_What you should do_
All the data should come back exactly as it was given.

──────────────────────────────

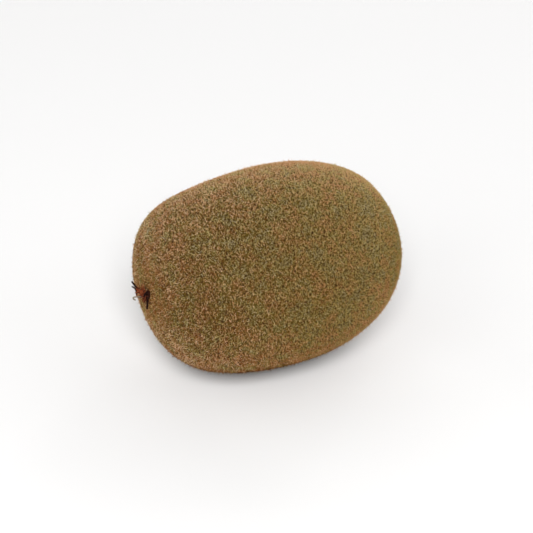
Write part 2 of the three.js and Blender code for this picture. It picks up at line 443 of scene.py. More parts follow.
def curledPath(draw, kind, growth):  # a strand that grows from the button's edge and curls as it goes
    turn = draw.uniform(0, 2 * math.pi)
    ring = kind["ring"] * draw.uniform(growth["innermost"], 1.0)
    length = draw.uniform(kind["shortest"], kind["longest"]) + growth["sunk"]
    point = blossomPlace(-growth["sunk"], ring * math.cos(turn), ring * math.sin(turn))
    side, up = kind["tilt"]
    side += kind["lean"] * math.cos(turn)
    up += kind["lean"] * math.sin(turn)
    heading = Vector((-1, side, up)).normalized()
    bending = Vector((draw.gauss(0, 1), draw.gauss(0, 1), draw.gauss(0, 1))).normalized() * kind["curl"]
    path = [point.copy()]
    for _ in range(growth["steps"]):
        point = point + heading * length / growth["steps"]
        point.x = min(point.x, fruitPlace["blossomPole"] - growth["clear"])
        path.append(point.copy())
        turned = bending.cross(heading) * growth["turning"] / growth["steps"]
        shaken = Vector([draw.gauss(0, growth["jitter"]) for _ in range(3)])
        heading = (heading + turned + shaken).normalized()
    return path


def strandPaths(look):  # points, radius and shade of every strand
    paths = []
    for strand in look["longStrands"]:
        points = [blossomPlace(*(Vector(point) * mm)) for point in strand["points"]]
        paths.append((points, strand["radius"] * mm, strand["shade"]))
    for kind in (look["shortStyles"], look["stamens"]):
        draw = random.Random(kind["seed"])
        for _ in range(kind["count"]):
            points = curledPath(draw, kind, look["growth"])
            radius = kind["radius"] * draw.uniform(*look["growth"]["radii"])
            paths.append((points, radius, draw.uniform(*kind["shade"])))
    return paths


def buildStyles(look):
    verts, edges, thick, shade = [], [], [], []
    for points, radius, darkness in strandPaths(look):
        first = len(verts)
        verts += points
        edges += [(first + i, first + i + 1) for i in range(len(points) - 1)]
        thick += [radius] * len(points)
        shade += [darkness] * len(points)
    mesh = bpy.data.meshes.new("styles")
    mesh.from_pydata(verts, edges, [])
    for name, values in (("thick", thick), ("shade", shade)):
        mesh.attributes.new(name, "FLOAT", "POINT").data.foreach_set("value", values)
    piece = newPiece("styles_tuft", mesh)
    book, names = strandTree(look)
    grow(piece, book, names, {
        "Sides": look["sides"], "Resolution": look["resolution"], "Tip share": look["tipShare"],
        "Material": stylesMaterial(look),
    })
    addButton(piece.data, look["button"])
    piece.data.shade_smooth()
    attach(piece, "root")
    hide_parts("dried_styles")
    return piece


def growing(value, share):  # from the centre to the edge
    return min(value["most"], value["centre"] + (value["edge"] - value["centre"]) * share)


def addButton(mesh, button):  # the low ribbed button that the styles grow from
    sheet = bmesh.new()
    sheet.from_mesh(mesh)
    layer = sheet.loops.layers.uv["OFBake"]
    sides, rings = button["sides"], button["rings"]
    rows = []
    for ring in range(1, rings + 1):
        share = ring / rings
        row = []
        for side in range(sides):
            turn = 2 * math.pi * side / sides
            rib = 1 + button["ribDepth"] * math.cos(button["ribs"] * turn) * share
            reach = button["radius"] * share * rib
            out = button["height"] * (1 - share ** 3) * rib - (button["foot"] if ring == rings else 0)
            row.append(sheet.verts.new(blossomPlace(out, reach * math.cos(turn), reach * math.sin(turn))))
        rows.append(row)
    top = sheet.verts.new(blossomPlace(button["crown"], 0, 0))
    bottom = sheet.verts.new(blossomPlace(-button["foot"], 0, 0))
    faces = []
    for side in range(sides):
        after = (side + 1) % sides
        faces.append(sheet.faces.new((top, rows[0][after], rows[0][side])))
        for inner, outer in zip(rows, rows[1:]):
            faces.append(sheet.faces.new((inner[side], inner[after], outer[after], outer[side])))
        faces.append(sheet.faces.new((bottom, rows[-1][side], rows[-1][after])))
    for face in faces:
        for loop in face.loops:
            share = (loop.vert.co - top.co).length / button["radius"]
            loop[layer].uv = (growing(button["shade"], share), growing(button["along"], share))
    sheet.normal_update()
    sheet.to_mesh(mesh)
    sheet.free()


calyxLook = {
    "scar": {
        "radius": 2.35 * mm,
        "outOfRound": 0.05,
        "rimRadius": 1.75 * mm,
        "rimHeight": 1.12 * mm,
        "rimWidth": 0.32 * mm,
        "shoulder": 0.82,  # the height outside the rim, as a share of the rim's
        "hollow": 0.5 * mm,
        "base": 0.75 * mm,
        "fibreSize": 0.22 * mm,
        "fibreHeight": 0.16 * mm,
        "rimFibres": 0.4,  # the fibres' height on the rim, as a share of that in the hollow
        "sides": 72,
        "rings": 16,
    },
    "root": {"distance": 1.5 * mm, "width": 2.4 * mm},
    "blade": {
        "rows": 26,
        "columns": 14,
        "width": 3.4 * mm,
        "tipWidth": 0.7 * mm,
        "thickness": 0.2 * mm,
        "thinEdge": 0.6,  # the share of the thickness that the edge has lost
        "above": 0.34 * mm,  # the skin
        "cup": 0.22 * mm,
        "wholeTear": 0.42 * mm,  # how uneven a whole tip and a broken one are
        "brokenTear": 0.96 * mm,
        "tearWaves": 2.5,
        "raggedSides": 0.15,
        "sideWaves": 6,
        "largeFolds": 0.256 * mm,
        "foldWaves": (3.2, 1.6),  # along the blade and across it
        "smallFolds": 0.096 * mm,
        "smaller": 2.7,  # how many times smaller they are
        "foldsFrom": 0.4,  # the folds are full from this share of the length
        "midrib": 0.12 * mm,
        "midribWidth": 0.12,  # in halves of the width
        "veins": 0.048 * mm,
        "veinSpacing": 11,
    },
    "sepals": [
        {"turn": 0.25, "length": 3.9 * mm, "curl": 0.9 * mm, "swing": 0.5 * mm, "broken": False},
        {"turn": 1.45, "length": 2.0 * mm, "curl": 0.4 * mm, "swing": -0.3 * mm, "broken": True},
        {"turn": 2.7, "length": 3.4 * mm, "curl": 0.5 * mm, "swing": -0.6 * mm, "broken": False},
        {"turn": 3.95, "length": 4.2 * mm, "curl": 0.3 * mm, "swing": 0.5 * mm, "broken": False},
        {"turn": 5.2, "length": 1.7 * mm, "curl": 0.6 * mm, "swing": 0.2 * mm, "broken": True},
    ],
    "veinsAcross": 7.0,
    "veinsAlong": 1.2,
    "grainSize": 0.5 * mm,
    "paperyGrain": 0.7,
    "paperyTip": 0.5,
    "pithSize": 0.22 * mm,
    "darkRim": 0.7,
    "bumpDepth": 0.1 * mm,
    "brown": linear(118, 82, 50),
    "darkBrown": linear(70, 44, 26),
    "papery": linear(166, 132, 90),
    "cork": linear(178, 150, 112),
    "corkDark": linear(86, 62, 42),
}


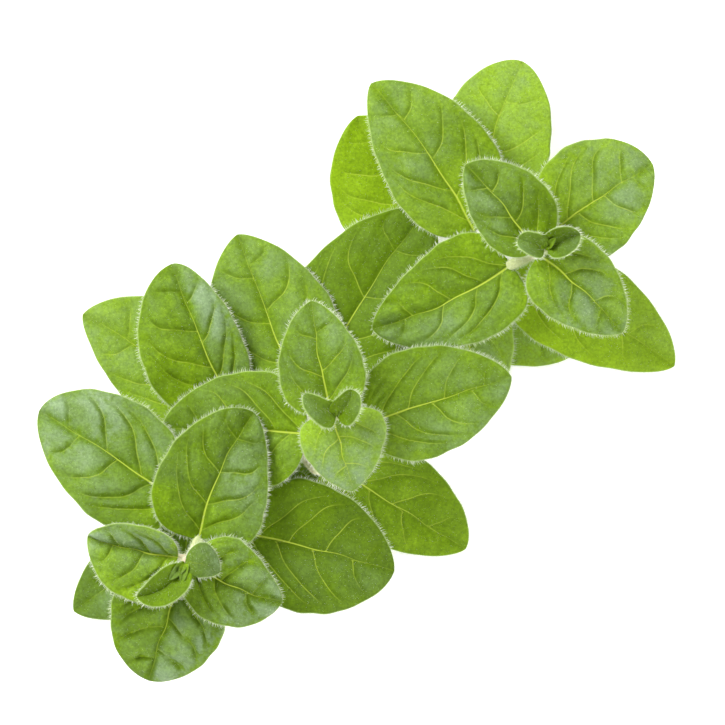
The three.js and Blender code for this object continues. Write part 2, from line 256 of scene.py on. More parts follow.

──────────────────────────────

_Correct answer_
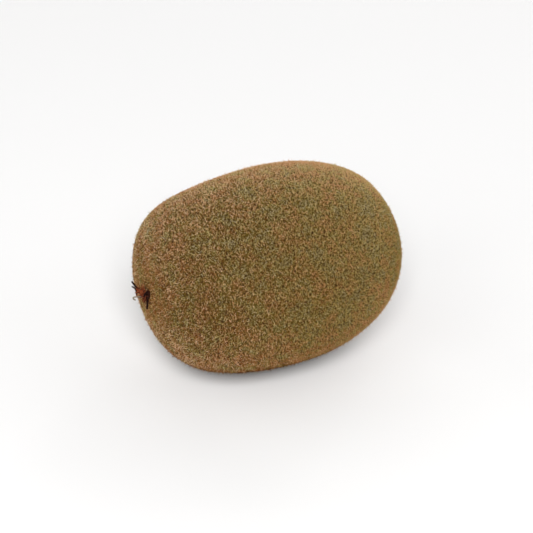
Write part 2 of the three.js and Blender code for this picture. It picks up at line 443 of scene.py. More parts follow.
def curledPath(draw, kind, growth):  # a strand that grows from the button's edge and curls as it goes
    turn = draw.uniform(0, 2 * math.pi)
    ring = kind["ring"] * draw.uniform(growth["innermost"], 1.0)
    length = draw.uniform(kind["shortest"], kind["longest"]) + growth["sunk"]
    point = blossomPlace(-growth["sunk"], ring * math.cos(turn), ring * math.sin(turn))
    side, up = kind["tilt"]
    side += kind["lean"] * math.cos(turn)
    up += kind["lean"] * math.sin(turn)
    heading = Vector((-1, side, up)).normalized()
    bending = Vector((draw.gauss(0, 1), draw.gauss(0, 1), draw.gauss(0, 1))).normalized() * kind["curl"]
    path = [point.copy()]
    for _ in range(growth["steps"]):
        point = point + heading * length / growth["steps"]
        point.x = min(point.x, fruitPlace["blossomPole"] - growth["clear"])
        path.append(point.copy())
        turned = bending.cross(heading) * growth["turning"] / growth["steps"]
        shaken = Vector([draw.gauss(0, growth["jitter"]) for _ in range(3)])
        heading = (heading + turned + shaken).normalized()
    return path


def strandPaths(look):  # points, radius and shade of every strand
    paths = []
    for strand in look["longStrands"]:
        points = [blossomPlace(*(Vector(point) * mm)) for point in strand["points"]]
        paths.append((points, strand["radius"] * mm, strand["shade"]))
    for kind in (look["shortStyles"], look["stamens"]):
        draw = random.Random(kind["seed"])
        for _ in range(kind["count"]):
            points = curledPath(draw, kind, look["growth"])
            radius = kind["radius"] * draw.uniform(*look["growth"]["radii"])
            paths.append((points, radius, draw.uniform(*kind["shade"])))
    return paths


def buildStyles(look):
    verts, edges, thick, shade = [], [], [], []
    for points, radius, darkness in strandPaths(look):
        first = len(verts)
        verts += points
        edges += [(first + i, first + i + 1) for i in range(len(points) - 1)]
        thick += [radius] * len(points)
        shade += [darkness] * len(points)
    mesh = bpy.data.meshes.new("styles")
    mesh.from_pydata(verts, edges, [])
    for name, values in (("thick", thick), ("shade", shade)):
        mesh.attributes.new(name, "FLOAT", "POINT").data.foreach_set("value", values)
    piece = newPiece("styles_tuft", mesh)
    book, names = strandTree(look)
    grow(piece, book, names, {
        "Sides": look["sides"], "Resolution": look["resolution"], "Tip share": look["tipShare"],
        "Material": stylesMaterial(look),
    })
    addButton(piece.data, look["button"])
    piece.data.shade_smooth()
    attach(piece, "root")
    hide_parts("dried_styles")
    return piece


def growing(value, share):  # from the centre to the edge
    return min(value["most"], value["centre"] + (value["edge"] - value["centre"]) * share)


def addButton(mesh, button):  # the low ribbed button that the styles grow from
    sheet = bmesh.new()
    sheet.from_mesh(mesh)
    layer = sheet.loops.layers.uv["OFBake"]
    sides, rings = button["sides"], button["rings"]
    rows = []
    for ring in range(1, rings + 1):
        share = ring / rings
        row = []
        for side in range(sides):
            turn = 2 * math.pi * side / sides
            rib = 1 + button["ribDepth"] * math.cos(button["ribs"] * turn) * share
            reach = button["radius"] * share * rib
            out = button["height"] * (1 - share ** 3) * rib - (button["foot"] if ring == rings else 0)
            row.append(sheet.verts.new(blossomPlace(out, reach * math.cos(turn), reach * math.sin(turn))))
        rows.append(row)
    top = sheet.verts.new(blossomPlace(button["crown"], 0, 0))
    bottom = sheet.verts.new(blossomPlace(-button["foot"], 0, 0))
    faces = []
    for side in range(sides):
        after = (side + 1) % sides
        faces.append(sheet.faces.new((top, rows[0][after], rows[0][side])))
        for inner, outer in zip(rows, rows[1:]):
            faces.append(sheet.faces.new((inner[side], inner[after], outer[after], outer[side])))
        faces.append(sheet.faces.new((bottom, rows[-1][side], rows[-1][after])))
    for face in faces:
        for loop in face.loops:
            share = (loop.vert.co - top.co).length / button["radius"]
            loop[layer].uv = (growing(button["shade"], share), growing(button["along"], share))
    sheet.normal_update()
    sheet.to_mesh(mesh)
    sheet.free()


calyxLook = {
    "scar": {
        "radius": 2.35 * mm,
        "outOfRound": 0.05,
        "rimRadius": 1.75 * mm,
        "rimHeight": 1.12 * mm,
        "rimWidth": 0.32 * mm,
        "shoulder": 0.82,  # the height outside the rim, as a share of the rim's
        "hollow": 0.5 * mm,
        "base": 0.75 * mm,
        "fibreSize": 0.22 * mm,
        "fibreHeight": 0.16 * mm,
        "rimFibres": 0.4,  # the fibres' height on the rim, as a share of that in the hollow
        "sides": 72,
        "rings": 16,
    },
    "root": {"distance": 1.5 * mm, "width": 2.4 * mm},
    "blade": {
        "rows": 26,
        "columns": 14,
        "width": 3.4 * mm,
        "tipWidth": 0.7 * mm,
        "thickness": 0.2 * mm,
        "thinEdge": 0.6,  # the share of the thickness that the edge has lost
        "above": 0.34 * mm,  # the skin
        "cup": 0.22 * mm,
        "wholeTear": 0.42 * mm,  # how uneven a whole tip and a broken one are
        "brokenTear": 0.96 * mm,
        "tearWaves": 2.5,
        "raggedSides": 0.15,
        "sideWaves": 6,
        "largeFolds": 0.256 * mm,
        "foldWaves": (3.2, 1.6),  # along the blade and across it
        "smallFolds": 0.096 * mm,
        "smaller": 2.7,  # how many times smaller they are
        "foldsFrom": 0.4,  # the folds are full from this share of the length
        "midrib": 0.12 * mm,
        "midribWidth": 0.12,  # in halves of the width
        "veins": 0.048 * mm,
        "veinSpacing": 11,
    },
    "sepals": [
        {"turn": 0.25, "length": 3.9 * mm, "curl": 0.9 * mm, "swing": 0.5 * mm, "broken": False},
        {"turn": 1.45, "length": 2.0 * mm, "curl": 0.4 * mm, "swing": -0.3 * mm, "broken": True},
        {"turn": 2.7, "length": 3.4 * mm, "curl": 0.5 * mm, "swing": -0.6 * mm, "broken": False},
        {"turn": 3.95, "length": 4.2 * mm, "curl": 0.3 * mm, "swing": 0.5 * mm, "broken": False},
        {"turn": 5.2, "length": 1.7 * mm, "curl": 0.6 * mm, "swing": 0.2 * mm, "broken": True},
    ],
    "veinsAcross": 7.0,
    "veinsAlong": 1.2,
    "grainSize": 0.5 * mm,
    "paperyGrain": 0.7,
    "paperyTip": 0.5,
    "pithSize": 0.22 * mm,
    "darkRim": 0.7,
    "bumpDepth": 0.1 * mm,
    "brown": linear(118, 82, 50),
    "darkBrown": linear(70, 44, 26),
    "papery": linear(166, 132, 90),
    "cork": linear(178, 150, 112),
    "corkDark": linear(86, 62, 42),
}


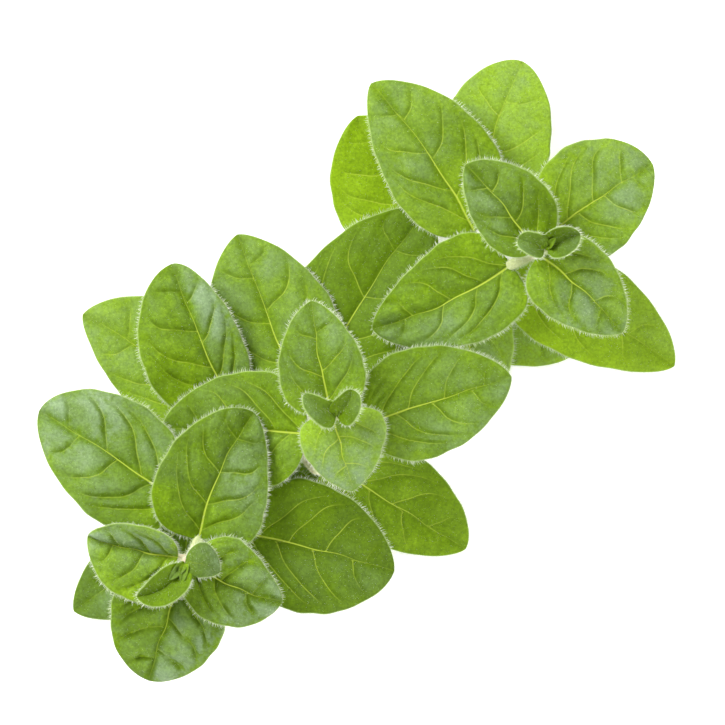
The three.js and Blender code for this object continues. Write part 2, from line 256 of scene.py on. More parts follow.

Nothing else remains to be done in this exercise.